Modeling code records

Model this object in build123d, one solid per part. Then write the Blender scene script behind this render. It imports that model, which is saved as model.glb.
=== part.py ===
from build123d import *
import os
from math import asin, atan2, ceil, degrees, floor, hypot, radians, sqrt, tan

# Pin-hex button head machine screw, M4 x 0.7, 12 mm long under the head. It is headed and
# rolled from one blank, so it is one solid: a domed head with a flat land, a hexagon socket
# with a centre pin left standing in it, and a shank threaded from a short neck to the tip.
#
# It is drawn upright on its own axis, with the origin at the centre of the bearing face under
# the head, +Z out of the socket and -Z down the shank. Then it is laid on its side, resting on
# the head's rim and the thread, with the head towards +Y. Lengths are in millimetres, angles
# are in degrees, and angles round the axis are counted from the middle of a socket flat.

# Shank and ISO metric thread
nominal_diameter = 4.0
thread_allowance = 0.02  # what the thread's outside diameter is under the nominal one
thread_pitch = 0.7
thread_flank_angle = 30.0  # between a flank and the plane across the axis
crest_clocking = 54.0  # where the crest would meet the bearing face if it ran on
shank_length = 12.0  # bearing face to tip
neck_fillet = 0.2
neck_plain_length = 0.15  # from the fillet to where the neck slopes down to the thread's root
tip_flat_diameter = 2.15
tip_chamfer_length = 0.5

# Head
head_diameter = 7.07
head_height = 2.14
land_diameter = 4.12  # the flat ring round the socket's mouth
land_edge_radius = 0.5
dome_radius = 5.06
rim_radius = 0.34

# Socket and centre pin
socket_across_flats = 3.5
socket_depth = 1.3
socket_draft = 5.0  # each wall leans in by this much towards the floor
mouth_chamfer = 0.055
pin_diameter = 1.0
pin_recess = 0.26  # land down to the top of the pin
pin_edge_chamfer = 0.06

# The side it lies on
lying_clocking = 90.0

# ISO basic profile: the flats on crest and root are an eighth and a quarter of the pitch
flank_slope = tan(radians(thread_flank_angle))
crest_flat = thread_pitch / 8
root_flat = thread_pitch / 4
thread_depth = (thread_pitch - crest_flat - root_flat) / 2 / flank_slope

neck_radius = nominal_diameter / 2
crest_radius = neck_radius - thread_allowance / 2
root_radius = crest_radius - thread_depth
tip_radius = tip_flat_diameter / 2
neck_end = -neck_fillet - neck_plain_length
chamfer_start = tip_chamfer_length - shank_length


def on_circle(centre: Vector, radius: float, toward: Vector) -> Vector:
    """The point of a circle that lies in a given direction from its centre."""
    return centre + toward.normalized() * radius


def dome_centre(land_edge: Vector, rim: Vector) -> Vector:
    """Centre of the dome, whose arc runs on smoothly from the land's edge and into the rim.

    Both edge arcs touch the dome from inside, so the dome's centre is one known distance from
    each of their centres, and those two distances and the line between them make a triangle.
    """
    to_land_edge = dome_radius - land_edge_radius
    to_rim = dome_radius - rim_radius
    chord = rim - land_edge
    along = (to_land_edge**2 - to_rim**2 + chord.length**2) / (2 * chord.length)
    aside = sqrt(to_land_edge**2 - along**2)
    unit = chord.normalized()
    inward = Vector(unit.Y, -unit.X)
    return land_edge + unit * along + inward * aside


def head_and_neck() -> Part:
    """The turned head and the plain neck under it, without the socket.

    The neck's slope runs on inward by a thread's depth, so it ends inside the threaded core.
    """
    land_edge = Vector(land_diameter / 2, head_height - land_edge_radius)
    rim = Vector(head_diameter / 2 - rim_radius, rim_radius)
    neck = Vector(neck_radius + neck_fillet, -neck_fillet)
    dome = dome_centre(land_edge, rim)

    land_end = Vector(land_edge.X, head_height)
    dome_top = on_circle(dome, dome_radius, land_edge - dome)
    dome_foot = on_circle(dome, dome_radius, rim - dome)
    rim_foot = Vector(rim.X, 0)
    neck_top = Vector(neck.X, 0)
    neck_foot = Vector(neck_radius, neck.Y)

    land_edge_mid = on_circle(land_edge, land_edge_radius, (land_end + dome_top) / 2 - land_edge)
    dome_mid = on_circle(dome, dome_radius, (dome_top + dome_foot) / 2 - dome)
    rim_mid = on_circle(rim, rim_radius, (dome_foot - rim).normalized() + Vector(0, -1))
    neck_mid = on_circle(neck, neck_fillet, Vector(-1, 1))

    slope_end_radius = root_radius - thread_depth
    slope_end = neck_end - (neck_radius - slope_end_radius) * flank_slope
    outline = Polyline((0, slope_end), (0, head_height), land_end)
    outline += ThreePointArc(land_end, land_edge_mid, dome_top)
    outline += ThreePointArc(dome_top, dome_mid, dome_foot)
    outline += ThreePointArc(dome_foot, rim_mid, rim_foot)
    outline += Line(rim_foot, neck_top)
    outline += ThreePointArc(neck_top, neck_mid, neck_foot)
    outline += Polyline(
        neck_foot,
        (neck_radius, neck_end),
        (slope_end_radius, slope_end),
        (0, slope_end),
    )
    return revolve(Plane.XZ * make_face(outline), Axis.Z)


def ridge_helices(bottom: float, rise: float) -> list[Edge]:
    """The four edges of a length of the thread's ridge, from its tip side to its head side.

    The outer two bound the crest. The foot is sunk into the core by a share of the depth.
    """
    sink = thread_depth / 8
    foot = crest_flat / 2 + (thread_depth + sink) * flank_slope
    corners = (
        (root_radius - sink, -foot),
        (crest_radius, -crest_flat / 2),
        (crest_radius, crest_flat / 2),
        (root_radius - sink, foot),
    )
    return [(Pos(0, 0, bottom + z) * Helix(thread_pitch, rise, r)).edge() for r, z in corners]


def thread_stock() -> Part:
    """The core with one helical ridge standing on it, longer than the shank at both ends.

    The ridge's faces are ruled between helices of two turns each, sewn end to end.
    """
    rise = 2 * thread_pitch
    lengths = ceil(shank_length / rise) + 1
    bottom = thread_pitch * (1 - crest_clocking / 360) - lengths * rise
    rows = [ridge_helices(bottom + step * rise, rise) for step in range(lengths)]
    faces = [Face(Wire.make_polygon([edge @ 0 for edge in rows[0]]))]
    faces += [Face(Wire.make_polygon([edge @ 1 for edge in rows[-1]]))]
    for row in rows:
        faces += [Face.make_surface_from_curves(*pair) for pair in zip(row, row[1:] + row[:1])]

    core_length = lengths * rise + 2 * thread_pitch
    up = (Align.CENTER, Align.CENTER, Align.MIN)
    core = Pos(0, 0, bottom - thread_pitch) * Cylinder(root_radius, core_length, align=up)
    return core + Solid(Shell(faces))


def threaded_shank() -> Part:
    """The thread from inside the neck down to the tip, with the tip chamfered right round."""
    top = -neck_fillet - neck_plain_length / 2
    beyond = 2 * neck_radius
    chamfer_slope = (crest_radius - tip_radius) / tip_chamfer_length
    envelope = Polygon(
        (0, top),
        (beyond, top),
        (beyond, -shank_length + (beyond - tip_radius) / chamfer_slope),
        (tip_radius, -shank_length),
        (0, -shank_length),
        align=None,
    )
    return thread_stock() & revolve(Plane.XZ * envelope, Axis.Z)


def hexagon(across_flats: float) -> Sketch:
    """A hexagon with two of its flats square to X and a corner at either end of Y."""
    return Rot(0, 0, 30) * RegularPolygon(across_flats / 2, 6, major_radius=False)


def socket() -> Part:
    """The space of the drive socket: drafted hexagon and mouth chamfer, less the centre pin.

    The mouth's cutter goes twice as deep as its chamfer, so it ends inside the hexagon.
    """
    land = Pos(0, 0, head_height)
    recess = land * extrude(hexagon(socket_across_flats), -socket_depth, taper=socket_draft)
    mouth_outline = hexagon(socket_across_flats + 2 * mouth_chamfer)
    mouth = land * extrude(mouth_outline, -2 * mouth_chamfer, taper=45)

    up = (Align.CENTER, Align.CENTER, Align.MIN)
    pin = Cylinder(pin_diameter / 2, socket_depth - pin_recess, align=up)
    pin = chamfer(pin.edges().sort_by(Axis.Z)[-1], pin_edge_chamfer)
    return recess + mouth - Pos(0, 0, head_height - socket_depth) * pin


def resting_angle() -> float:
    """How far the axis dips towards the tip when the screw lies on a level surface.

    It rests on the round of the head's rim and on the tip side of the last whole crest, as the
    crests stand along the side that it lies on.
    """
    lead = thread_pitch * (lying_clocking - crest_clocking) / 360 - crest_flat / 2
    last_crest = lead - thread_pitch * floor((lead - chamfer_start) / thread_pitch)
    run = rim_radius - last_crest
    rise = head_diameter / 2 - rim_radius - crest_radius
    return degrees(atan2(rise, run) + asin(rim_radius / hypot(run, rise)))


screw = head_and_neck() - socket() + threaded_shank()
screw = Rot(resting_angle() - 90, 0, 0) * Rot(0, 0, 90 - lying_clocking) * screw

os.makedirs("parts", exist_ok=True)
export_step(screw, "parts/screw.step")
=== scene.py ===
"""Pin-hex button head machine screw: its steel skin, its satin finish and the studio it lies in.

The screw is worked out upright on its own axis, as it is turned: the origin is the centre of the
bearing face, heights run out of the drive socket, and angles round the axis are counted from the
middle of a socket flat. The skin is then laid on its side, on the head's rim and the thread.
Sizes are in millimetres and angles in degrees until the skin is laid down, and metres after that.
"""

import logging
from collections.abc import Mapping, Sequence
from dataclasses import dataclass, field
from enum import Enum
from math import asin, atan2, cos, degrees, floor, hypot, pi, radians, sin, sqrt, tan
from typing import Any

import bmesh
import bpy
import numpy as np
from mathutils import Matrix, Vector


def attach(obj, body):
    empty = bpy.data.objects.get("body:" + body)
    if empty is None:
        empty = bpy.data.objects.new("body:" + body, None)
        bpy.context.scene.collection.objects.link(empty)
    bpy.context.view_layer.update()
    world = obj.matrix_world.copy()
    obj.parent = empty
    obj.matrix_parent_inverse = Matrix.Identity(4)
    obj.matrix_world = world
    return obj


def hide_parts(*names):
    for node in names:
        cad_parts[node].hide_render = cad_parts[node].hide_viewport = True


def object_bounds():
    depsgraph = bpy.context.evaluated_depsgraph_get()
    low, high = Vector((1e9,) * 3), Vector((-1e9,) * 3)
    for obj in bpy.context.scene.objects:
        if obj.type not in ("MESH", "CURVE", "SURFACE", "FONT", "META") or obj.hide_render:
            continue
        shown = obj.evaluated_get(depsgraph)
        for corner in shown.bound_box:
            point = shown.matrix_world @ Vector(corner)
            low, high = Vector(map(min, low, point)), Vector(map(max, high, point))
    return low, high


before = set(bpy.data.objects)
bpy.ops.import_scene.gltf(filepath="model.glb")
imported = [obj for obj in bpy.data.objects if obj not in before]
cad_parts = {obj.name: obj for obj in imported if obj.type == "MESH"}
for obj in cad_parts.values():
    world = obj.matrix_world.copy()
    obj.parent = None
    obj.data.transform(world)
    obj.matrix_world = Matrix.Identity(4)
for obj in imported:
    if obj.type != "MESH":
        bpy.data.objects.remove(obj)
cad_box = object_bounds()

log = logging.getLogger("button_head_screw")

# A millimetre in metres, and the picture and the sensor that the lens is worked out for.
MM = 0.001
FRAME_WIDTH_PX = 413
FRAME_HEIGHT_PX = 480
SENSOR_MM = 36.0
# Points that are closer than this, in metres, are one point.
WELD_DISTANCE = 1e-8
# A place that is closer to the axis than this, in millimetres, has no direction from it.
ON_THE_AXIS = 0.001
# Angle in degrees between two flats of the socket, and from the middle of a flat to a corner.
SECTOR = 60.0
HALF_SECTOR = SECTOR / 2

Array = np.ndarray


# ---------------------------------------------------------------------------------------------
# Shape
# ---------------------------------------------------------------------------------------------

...

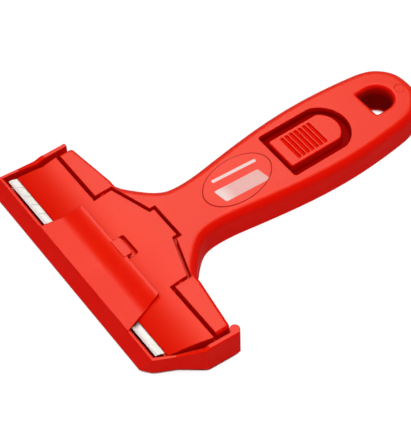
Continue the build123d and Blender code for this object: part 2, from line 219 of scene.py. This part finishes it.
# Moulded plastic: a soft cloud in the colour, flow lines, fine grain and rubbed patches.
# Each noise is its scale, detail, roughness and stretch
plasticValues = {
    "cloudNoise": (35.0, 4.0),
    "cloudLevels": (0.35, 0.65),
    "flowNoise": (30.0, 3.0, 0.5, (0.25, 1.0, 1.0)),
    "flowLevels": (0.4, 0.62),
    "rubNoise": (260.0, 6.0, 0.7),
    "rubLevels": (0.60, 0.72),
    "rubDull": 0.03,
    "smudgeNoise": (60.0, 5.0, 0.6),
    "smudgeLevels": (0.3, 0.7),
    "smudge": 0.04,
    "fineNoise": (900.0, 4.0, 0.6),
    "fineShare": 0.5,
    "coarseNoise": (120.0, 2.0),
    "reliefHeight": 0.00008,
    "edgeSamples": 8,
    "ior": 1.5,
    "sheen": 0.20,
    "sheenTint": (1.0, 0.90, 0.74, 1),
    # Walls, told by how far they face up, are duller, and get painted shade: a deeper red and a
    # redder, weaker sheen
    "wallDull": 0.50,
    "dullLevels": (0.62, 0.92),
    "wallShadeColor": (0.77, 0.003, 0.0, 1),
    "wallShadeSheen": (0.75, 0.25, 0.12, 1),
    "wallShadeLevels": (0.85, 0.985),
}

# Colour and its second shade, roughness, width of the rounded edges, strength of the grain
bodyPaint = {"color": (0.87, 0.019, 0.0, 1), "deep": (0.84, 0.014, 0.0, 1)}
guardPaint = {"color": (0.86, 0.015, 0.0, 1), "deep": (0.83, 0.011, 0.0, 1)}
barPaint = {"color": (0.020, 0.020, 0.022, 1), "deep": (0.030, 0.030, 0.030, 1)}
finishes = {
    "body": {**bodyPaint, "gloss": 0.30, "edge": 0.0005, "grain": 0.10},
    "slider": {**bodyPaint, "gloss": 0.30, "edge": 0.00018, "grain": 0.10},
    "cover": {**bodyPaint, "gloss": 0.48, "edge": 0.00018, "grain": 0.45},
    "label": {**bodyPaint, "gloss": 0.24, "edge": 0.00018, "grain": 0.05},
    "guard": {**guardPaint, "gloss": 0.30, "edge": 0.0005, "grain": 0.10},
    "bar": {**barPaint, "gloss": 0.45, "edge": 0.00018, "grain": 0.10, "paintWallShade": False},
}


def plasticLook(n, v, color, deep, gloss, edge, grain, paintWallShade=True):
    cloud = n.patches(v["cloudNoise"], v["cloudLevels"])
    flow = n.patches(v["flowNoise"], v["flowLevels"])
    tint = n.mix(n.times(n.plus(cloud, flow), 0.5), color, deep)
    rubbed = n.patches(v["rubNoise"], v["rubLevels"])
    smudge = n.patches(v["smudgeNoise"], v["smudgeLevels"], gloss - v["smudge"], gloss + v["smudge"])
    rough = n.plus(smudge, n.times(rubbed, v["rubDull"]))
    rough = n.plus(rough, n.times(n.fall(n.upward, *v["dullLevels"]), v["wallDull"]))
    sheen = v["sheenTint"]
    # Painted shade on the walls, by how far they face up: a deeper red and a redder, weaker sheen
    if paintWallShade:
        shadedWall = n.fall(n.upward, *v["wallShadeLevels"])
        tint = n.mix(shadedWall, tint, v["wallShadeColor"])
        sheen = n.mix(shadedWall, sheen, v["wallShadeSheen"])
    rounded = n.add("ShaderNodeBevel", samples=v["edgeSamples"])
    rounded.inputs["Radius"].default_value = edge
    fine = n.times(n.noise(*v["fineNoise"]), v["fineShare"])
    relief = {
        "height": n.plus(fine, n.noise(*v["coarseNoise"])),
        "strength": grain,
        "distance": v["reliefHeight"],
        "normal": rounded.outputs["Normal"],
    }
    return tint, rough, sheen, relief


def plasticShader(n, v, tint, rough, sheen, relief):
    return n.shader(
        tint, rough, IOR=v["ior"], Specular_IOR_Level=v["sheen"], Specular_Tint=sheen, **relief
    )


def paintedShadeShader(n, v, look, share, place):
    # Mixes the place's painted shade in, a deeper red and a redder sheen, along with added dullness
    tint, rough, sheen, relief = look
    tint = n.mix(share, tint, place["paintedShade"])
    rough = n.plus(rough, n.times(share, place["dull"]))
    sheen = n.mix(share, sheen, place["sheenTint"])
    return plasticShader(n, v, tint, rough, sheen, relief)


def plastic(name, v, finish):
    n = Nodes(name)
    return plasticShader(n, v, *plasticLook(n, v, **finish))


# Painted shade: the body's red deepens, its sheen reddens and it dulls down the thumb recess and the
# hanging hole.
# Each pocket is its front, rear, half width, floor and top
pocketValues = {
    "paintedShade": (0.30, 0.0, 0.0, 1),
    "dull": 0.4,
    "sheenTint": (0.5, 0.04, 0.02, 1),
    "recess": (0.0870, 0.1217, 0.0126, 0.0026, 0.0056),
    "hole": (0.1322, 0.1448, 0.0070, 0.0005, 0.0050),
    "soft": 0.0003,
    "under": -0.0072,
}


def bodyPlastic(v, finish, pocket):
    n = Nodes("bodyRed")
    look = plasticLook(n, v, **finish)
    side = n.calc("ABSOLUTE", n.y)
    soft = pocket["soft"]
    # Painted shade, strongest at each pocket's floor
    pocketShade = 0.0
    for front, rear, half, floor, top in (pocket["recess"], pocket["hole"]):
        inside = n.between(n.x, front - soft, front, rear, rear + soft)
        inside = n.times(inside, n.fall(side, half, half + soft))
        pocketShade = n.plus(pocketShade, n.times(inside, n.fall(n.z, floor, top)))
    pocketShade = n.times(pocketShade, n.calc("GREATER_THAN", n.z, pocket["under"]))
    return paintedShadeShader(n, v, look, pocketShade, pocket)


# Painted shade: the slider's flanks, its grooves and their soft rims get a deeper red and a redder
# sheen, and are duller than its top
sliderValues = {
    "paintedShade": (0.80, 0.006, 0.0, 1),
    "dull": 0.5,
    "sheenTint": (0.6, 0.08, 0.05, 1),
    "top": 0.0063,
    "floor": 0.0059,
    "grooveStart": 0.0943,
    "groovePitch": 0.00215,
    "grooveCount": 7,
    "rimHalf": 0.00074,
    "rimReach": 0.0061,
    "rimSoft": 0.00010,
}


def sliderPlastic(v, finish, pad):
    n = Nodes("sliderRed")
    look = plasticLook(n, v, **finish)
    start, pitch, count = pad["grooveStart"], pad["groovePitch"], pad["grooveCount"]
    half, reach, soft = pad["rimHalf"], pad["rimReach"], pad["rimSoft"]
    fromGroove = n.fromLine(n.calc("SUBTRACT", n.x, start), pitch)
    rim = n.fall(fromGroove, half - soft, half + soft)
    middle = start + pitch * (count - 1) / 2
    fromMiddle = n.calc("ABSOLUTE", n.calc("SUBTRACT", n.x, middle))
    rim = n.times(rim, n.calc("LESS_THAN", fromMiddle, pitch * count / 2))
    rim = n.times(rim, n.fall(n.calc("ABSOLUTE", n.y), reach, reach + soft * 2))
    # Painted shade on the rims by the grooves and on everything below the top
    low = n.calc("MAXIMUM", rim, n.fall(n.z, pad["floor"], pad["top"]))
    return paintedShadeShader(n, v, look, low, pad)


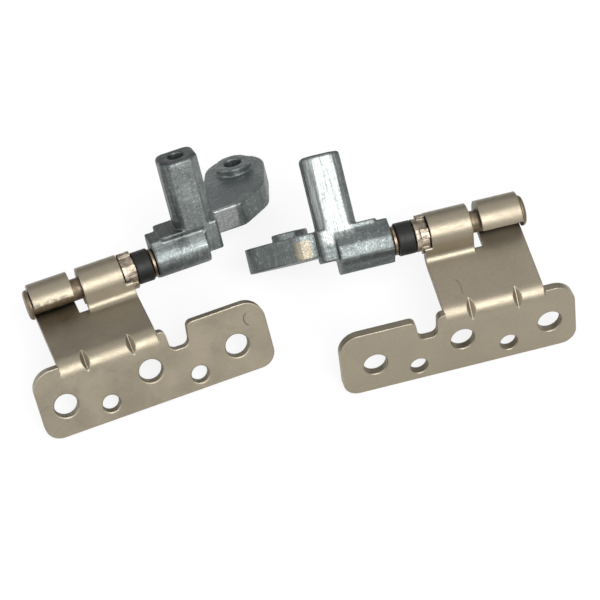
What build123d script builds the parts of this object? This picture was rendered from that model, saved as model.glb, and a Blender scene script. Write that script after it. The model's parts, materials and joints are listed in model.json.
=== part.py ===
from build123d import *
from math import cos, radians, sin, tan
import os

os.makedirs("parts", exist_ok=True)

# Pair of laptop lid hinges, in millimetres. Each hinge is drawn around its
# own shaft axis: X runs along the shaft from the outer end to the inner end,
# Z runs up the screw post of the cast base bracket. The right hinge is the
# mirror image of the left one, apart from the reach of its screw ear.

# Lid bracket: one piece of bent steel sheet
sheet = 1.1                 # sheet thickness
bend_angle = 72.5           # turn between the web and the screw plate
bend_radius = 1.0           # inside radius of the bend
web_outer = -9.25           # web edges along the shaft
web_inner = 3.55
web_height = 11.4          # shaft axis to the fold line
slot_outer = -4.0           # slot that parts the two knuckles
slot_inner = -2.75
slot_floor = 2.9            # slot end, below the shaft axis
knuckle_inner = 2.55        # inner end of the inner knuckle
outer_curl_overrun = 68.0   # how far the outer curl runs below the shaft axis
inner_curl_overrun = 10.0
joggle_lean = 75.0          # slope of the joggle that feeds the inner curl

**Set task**
Copy out exactly the lines from the one with "def resting_angle() ->" through the one with "bpy.context.scene.collection.objects.link(empty)", counting both ends, and no other lines.

**Final result**
def resting_angle() -> float:
    """How far the axis dips towards the tip when the screw lies on a level surface.

    It rests on the round of the head's rim and on the tip side of the last whole crest, as the
    crests stand along the side that it lies on.
    """
    lead = thread_pitch * (lying_clocking - crest_clocking) / 360 - crest_flat / 2
    last_crest = lead - thread_pitch * floor((lead - chamfer_start) / thread_pitch)
    run = rim_radius - last_crest
    rise = head_diameter / 2 - rim_radius - crest_radius
    return degrees(atan2(rise, run) + asin(rim_radius / hypot(run, rise)))


screw = head_and_neck() - socket() + threaded_shank()
screw = Rot(resting_angle() - 90, 0, 0) * Rot(0, 0, 90 - lying_clocking) * screw

os.makedirs("parts", exist_ok=True)
export_step(screw, "parts/screw.step")
=== scene.py ===
"""Pin-hex button head machine screw: its steel skin, its satin finish and the studio it lies in.

The screw is worked out upright on its own axis, as it is turned: the origin is the centre of the
bearing face, heights run out of the drive socket, and angles round the axis are counted from the
middle of a socket flat. The skin is then laid on its side, on the head's rim and the thread.
Sizes are in millimetres and angles in degrees until the skin is laid down, and metres after that.
"""

import logging
from collections.abc import Mapping, Sequence
from dataclasses import dataclass, field
from enum import Enum
from math import asin, atan2, cos, degrees, floor, hypot, pi, radians, sin, sqrt, tan
from typing import Any

import bmesh
import bpy
import numpy as np
from mathutils import Matrix, Vector


def attach(obj, body):
    empty = bpy.data.objects.get("body:" + body)
    if empty is None:
        empty = bpy.data.objects.new("body:" + body, None)
        bpy.context.scene.collection.objects.link(empty)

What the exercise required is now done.